TRI-LAKE AGRI LIMITED

WHEREAS:

(A) Application has been made by Tri-Lake Agri Limited (the "Applicant") to The Manitoba Securities Commission (the "Commission") for an order, pursuant to sections 103(2)(b), 116(1)(c) and 131(1)(c) of the Act, to exempt the Applicant from the requirements set out in Part X (Proxy Solicitation), Part XI (Insider Trading) and Part XII (Financial Disclosure) of the Act and for an order providing that the Applicant cease to be a "reporting issuer" and thereby, no longer subject to the continuous disclosure requirements of applicable securities laws including (inter alia), National Instrument 51-102 – Continuous Disclosure Obligations ("NI 51-102");

(B) It has been represented to the Commission that:

(i) the Applicant was incorporated on November 4, 1996 pursuant to the provisions of The Corporations Act (Manitoba);

(ii) the Applicant’s primary business involves grain handling and supplying crop input products and services;

(iii) the authorized capital of the Applicant consists of an unlimited number of Class A common shares (the "Class A Shares") and an unlimited number of Class B common shares (the "Class B Shares"). As of the date hereof, 3,500 Class A Shares and 3,650 Class B Shares are issued and outstanding;

(iv) James Richardson International Limited ("JRI") currently holds 2,468 Class A Shares representing approximately 70.5% of the issued and outstanding Class A Shares and 3,650 of the Class B Shares representing 100% of the Class B Shares;

(v) the remaining 1,032 Class A Shares are held in the names of 63 registered shareholders (the "Other Registered Shareholders").

(vi) the Class A Shares held by the Other Registered Shareholders are held by a number of definable groups (each group referred to herein as a "Related Shareholder Group");

(vii) each Related Shareholder Group is representative of a group having a common bond of association and although multiple shareholdings exist within a Related Shareholder Group, the aggregate shareholdings of the group are representative of a common interest;

(viii) having regard to the existence of a common bond of association and common interest in each of the Related Shareholder Groups, the 63 Other Registered Shareholders can be more accurately defined by 45 Related Shareholder Groups, each representing a common bond of association;

(ix) the Applicant commenced to be a reporting issuer pursuant to an initial public offering of its securities pursuant to a final prospectus dated on or about November 10, 1997;

(x) there is no market for the Class A Shares of the Applicant in Canada or elsewhere;

(xi) since 1998, there have only been a total of eleven (11) share transfers of Class A Shares, all of which were among initial purchasers of Class A Shares and/or related parties;

(xii) the Applicant’s securities are not, and never have been traded on any stock exchange, and the Applicant does not intend to list its securities on any exchange or market in the future;

(xiii) the Applicant does not intend to seek public financing by way of an offering of its securities; and

(xiv) the Applicant currently does, and will continue to, provide its shareholders with financial statements, including annual financial statements, required to be provided under The Corporations Act (Manitoba).

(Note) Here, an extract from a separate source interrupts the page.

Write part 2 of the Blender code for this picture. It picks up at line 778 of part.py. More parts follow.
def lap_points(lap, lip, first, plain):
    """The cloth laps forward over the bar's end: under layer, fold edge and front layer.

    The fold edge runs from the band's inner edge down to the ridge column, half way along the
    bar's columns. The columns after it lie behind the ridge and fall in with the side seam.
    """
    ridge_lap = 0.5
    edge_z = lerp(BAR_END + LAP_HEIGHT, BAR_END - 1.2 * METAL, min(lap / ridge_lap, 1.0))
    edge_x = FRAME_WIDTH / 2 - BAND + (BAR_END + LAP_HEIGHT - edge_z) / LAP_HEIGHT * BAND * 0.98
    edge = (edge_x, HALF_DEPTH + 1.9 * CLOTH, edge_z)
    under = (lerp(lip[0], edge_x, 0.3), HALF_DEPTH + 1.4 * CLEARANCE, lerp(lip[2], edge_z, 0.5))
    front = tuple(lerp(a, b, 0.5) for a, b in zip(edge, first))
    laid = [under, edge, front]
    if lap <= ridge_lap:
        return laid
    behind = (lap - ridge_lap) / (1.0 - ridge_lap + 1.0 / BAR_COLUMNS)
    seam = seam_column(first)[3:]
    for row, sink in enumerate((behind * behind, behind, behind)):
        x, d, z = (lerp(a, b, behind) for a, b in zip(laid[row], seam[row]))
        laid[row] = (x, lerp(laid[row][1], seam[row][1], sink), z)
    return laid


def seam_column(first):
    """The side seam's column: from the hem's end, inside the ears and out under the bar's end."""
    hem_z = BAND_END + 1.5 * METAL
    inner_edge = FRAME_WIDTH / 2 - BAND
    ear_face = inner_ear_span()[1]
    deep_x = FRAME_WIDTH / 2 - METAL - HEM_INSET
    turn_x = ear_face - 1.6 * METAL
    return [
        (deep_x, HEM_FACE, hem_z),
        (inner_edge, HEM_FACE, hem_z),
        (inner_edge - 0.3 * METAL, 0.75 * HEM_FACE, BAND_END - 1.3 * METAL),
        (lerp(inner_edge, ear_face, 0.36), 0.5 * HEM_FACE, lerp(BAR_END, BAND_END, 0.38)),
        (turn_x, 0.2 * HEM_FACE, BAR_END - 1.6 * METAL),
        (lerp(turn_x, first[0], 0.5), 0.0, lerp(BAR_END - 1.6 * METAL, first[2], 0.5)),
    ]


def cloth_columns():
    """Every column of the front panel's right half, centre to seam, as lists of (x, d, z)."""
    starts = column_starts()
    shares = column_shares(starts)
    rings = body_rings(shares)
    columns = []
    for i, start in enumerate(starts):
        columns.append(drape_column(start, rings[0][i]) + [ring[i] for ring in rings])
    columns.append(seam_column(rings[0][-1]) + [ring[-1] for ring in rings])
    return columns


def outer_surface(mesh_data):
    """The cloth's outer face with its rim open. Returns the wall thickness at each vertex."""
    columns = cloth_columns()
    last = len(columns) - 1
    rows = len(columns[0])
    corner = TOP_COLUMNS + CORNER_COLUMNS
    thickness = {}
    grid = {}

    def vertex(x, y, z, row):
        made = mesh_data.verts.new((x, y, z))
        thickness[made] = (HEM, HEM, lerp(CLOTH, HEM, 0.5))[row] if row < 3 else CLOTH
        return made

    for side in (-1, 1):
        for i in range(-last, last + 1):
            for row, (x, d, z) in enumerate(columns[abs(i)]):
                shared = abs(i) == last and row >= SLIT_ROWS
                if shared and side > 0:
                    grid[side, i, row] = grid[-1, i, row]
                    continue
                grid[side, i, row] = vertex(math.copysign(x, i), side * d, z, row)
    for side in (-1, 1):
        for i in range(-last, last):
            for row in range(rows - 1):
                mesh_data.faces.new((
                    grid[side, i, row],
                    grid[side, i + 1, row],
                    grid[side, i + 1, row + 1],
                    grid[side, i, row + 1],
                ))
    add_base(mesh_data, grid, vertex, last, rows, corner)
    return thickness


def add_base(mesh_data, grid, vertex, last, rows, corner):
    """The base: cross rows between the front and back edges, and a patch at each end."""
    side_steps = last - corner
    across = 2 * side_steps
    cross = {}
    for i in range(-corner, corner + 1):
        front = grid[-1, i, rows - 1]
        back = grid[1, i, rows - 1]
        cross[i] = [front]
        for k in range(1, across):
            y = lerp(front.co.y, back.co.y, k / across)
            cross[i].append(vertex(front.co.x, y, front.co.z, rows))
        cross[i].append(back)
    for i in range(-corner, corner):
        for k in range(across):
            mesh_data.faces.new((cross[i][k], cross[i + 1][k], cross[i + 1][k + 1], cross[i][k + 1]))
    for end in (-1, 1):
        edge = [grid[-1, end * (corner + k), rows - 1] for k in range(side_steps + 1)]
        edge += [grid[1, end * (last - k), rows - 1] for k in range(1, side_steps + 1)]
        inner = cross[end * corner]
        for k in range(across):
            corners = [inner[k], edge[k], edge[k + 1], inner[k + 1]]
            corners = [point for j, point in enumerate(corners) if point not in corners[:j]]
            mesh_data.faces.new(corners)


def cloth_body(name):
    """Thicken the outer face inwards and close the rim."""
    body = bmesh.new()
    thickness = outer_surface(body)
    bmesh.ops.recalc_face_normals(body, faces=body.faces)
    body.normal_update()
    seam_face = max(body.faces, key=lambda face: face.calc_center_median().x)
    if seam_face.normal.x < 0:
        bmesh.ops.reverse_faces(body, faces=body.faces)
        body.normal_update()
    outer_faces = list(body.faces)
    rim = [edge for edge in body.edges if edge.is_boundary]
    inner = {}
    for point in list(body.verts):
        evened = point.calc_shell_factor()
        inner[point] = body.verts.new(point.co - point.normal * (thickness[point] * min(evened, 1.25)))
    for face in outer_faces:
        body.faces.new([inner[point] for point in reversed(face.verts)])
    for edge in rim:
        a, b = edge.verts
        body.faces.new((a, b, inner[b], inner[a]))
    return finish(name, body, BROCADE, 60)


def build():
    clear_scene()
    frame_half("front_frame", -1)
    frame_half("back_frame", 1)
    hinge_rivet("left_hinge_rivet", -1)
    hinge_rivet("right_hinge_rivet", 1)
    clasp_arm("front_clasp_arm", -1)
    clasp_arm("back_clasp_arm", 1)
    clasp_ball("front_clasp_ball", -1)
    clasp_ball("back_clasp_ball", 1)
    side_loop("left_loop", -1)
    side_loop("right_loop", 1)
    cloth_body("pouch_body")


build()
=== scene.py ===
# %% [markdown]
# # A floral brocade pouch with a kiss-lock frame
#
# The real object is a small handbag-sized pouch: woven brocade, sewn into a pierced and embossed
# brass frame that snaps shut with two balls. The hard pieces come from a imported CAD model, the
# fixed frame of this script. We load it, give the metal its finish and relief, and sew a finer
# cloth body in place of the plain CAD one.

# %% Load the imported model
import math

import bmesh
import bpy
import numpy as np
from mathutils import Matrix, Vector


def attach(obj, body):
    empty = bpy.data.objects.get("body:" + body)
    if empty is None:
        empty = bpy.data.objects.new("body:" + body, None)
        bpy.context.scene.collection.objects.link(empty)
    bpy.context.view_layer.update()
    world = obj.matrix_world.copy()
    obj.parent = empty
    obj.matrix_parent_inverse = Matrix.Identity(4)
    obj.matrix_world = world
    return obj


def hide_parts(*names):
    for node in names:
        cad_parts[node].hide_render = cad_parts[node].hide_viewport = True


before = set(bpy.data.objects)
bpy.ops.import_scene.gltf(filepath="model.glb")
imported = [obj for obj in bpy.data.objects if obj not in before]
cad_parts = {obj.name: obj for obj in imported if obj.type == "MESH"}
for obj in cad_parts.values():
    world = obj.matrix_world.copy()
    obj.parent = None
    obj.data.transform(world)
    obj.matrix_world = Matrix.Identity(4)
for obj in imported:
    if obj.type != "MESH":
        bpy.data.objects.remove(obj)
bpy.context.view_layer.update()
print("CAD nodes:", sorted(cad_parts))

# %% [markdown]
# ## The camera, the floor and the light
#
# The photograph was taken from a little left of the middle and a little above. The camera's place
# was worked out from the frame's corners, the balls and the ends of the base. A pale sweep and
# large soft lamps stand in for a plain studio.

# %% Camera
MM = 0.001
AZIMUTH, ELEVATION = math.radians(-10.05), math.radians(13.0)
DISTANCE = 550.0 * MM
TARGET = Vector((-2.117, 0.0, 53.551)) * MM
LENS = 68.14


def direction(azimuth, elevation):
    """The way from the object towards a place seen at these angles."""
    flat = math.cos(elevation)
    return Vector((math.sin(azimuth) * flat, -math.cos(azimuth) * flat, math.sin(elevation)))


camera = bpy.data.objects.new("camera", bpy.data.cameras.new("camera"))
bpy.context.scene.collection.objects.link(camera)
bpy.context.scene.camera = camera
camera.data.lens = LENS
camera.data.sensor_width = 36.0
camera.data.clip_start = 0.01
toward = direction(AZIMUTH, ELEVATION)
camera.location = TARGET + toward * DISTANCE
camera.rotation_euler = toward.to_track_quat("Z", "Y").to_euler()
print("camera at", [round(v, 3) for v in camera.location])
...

(C) In the opinion of the Commission it would not be prejudicial to the public interest to grant the Order requested.

IT IS ORDERED:

1. THAT:

(a) pursuant to subsection 103(2)(b), the Applicant is exempt from Part X of the Act;

(b) pursuant to subsection 116(1)(c), the Applicant is exempt from Part XI of the Act;

(c) pursuant to subsection 131(1)(c), the Applicant is exempt from Par XII of the Act; and

(d) pursuant to subsection 13.1(1) of NI 51-102, the Applicant is exempt from the requirements of NI 51-102,

provided that the Applicant will prepare and mail, or cause to be mailed, audited annual financial statements prepared in accordance with The Corporations Act (Manitoba) to its registered shareholders within 170 days of its fiscal year-end.

2. THAT the fee for this order is $75.00.